▶ GIVEN REQUEST
Every line from the one with "Write part 2" to the one with "sides: Points around a ring.", including those two, is to be copied exactly; all other lines of the entries below are left out.

(Stored items)
## BEGIN

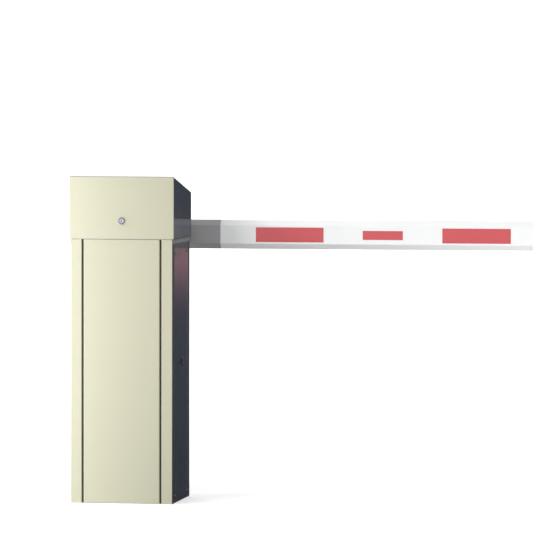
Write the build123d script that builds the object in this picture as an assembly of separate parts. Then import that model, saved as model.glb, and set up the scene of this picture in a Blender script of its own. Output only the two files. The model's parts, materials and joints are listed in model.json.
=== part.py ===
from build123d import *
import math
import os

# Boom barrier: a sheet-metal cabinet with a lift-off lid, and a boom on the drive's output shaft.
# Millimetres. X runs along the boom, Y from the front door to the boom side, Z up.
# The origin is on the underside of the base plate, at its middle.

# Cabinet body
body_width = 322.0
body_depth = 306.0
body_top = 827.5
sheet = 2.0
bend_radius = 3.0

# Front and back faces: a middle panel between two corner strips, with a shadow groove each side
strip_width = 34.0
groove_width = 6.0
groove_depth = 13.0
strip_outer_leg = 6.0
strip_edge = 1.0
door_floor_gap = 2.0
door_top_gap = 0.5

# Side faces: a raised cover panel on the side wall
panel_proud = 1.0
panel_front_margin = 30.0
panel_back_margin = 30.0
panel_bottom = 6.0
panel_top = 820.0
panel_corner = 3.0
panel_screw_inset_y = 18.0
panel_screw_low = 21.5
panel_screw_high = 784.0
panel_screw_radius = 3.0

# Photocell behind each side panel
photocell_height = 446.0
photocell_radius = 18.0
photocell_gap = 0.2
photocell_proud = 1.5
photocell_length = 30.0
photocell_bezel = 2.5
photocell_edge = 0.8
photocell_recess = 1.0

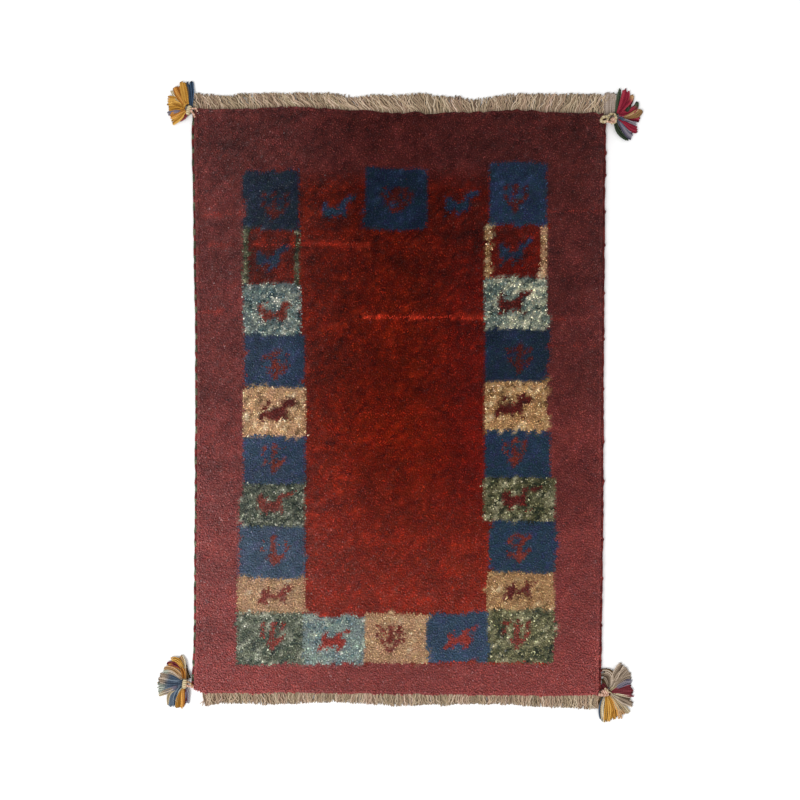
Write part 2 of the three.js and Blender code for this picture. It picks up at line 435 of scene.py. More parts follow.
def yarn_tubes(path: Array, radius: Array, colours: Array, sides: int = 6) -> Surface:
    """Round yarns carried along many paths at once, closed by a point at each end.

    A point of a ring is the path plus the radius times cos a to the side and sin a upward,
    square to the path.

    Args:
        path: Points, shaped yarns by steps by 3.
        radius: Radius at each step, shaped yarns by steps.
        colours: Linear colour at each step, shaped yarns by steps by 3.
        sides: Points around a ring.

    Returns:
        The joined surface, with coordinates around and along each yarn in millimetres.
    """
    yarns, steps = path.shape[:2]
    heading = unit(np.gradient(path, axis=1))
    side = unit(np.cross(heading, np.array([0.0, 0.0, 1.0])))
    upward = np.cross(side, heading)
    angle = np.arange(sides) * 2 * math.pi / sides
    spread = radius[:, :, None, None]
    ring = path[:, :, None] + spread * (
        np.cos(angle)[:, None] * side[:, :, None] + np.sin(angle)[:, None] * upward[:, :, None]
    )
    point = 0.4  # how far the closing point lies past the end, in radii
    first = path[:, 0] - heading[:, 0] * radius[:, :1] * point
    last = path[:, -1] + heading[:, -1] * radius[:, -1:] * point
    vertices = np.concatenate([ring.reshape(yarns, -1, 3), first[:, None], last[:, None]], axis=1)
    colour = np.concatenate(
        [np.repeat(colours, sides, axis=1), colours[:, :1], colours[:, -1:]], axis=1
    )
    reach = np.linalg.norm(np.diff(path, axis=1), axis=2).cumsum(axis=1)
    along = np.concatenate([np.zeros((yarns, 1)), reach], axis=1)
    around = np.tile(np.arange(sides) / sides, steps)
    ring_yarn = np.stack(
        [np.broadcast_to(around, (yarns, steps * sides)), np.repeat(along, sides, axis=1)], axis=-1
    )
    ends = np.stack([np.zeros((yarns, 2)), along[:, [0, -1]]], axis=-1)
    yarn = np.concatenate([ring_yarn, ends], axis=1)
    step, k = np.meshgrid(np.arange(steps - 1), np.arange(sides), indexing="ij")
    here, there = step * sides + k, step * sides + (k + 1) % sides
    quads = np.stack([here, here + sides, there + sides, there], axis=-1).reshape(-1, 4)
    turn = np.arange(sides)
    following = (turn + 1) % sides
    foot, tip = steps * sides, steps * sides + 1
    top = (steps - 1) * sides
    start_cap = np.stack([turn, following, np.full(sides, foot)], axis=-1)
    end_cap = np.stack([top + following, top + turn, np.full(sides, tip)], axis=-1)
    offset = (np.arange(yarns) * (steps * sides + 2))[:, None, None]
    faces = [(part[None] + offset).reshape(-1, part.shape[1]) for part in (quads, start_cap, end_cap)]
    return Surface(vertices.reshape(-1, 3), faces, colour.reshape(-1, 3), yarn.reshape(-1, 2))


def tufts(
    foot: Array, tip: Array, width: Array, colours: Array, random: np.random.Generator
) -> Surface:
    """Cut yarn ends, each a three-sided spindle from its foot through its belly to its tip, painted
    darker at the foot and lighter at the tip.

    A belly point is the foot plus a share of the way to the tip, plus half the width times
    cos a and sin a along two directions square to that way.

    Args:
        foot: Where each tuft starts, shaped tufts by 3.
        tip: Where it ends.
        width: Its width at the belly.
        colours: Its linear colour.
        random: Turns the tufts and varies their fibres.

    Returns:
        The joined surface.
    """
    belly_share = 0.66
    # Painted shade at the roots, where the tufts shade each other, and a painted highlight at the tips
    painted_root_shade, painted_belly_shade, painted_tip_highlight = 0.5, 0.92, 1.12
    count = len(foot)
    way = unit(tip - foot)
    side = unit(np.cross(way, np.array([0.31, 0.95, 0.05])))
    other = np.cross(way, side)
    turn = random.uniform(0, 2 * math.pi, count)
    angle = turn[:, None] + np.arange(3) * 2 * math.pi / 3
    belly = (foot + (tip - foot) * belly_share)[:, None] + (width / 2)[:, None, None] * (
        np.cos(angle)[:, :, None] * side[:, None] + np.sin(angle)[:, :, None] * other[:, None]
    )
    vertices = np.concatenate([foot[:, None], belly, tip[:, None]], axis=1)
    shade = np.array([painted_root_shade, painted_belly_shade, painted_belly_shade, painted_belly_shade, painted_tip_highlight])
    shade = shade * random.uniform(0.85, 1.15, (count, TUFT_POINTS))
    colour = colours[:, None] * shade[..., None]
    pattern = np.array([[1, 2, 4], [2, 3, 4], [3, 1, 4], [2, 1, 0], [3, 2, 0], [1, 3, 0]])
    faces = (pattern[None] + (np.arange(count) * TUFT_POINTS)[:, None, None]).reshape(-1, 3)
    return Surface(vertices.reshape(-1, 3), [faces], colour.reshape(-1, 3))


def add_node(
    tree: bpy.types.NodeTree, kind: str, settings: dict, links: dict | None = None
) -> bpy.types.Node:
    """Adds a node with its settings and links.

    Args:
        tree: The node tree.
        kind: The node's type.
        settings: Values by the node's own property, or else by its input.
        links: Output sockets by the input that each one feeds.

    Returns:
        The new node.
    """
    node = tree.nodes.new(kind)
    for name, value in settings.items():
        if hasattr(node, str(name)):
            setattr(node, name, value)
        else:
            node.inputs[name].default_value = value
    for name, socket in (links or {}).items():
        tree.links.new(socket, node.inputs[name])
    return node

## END

▶ FINISHED EXERCISE
Write part 2 of the three.js and Blender code for this picture. It picks up at line 435 of scene.py. More parts follow.
def yarn_tubes(path: Array, radius: Array, colours: Array, sides: int = 6) -> Surface:
    """Round yarns carried along many paths at once, closed by a point at each end.

    A point of a ring is the path plus the radius times cos a to the side and sin a upward,
    square to the path.

    Args:
        path: Points, shaped yarns by steps by 3.
        radius: Radius at each step, shaped yarns by steps.
        colours: Linear colour at each step, shaped yarns by steps by 3.
        sides: Points around a ring.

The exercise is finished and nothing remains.